I do know the story of the song. "All Quiet Along the Potomac, Tonight" was a poem at first. It was published by Harper's Weekly , Nov. 30, 1861 and was titled "The Picket Guard". It is by Ethel Lynn Beers but at first it was only signed as "E.B". Many have laid claim to the poem. A good article is "Picket Line" by Thomas J. Brown at http://opinionator.blogs.nytimes.com/2011/12/15/picket-lines/#more-115539

It was liked by the North and South. The poem was set to music in 1863 by John Hill Hewitt, who was a poet, newspaperman and musician who was serving in the Confederate army.

I am very much interested in the poems and songs of the Civil War and collect them and books on them. I have several threads on songs, poems and the authors of them.

As I say from now on, I will not put a definition without reference to where from and add any references the author uses for his or her definition.
 
I am very much interested in the poems and songs of the Civil War and collect them and books on them. I have several threads on songs, poems and the authors of them.

Same here. For example, when I saw the song mentioned in this thread, it reminded me of it again, and I did a quick check of Harper's Weekly online to see the original poem in its original context. Why? I don't know. Maybe just to try to connect with those people who first read it and responded strongly to it all those years ago. Trivia: the page with the poem is missing from the Nov. 30, 1861 issue online. I had to go to my hard-copy reproduction set to actually find it, where it's on the top left of page 766.

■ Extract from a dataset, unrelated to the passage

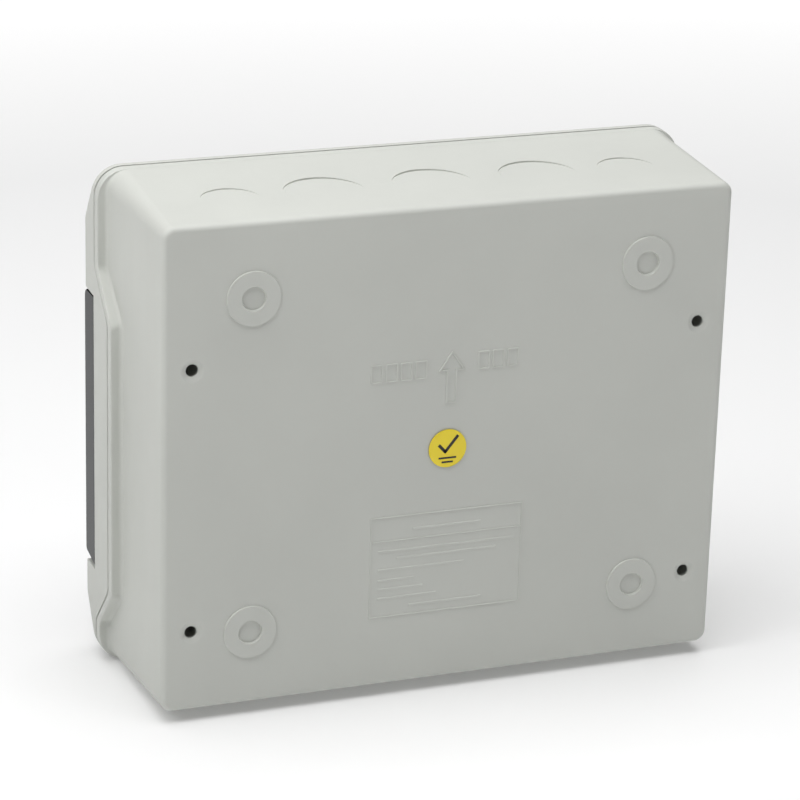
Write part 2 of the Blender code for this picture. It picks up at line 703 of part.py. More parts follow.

One interesting thing: the original poem was printed with asterisks between the first and second verse, either to separate it or to imply that a verse had been omitted. Most subsequent period reprints leave out the asterisks, though it does appear that way here: http://books.google.com/books?id=R2QFAAAAQAAJ&pg=PA204&output=html

I first wondered if the newspaper had omitted a verse from the handwritten copy that Ethel Beers sent in, and was excited to think there might be more to the poem in a manuscript in some dusty New York State archive, but I wonder if it's just to separate the first verse, which is supposed to represent a report of what "they say," from the rest, which is the narrator's musing on what "they say." Still it adds a subtle difference, with more emphasis on the report, as separate from the reaction to the report.
 
james You may be interested in this PDF I found, "Abraham Lincoln and the Northern Anti-War Press ." It does discuss several papers who made anti-war statements after the Battle of Bull Run and what happened with them. There are no quotes from the papers but the papers are named. There is also references to the book "Freedom Under Lincoln" by Dean Sprague.

I don't know this book but from one review I read, it appears to be critical of Lincoln and a free press. I wonder if any on forum have read it.

In book' "Everyday Life During The Civil War", from which I got the definition, he lists several newspapers. I could provide names of the papers and maybe a check of them could lead to what author states in his definition of" all quiet along the Potomac" and McClellan.
 
I found another definition of this phrase. It from "The Language of the Civil War" by John D. Wright. He writes " A sad, melancholy song sung by lonely soldiers in both armies. It was originally a poem written by the poet Ethelind Beers in 1861 at her home in Goshen, New York. It was based on a telegram dispatch from Major General George B. McClellan to the Secretary of War that declared "all is quiet tonight". Her poem was first published on November 30, 1861 in Harper's Weekly, then became a poem and song in the South after a copy was supposedly discovered on the body of a dead Union soldier.
The phrase was eventually used to mock McClellan, who developed the reputation for avoiding action."